I know what I'll be dreaming of tonight!

Wednesday, August 5, 2009

The Grocery Store vs. The Cheese Store

When I was little, when we were being "fancy," we would get Munster from the grocery store, instead of Cheddar. There was something about the white, white "paste," so gummy that you had to have a really sharp knife to slice rectangles for grilled cheese. That red dye with the basket marks in it was so exotic! But my favorite part was how well it melted into a relatively flavorless, but stringy, melty grilled cheese.

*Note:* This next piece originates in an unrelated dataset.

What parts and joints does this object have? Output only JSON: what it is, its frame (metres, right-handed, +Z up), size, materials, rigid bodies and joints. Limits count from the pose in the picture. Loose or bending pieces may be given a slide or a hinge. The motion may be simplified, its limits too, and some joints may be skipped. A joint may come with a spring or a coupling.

However, much like many other cheeses from Chevre to Cheddar, Brie to Gouda, factory produced cheese for the grocery store, wrapped in plastic and pasteurized for "safety" bear very little resemblance to the cheese first created by farmers to keep their extra milk edible through the winter, and now produced by artists and sold in cheese stores (and Whole Foods cheese counters) around the world. To quote Murray's Cheese Shop, real Munster is round! Yes, not a square brick. AND, "At full strength the aroma of porcini mushrooms wafts from the gooey interior while the flavor evokes truffled pate and caramelized onion!" http://www.murrayscheese.com/prodinfo.asp?number=00000004399

To my mom's credit, we never got "pasteurized processed cheese food." But really, after reading the description of a real Munster (something that I might just need to pick up this weekend to taste to believe), I'm just not sure that we weren't just kidding ourselves re: how "fancy" we were. Granted, I doubt that I really would have been into mushroom scented cheese as an 8 year old, but I was the kid with the Deviled Ham sandwiches with onions. I might just have been showing early promise!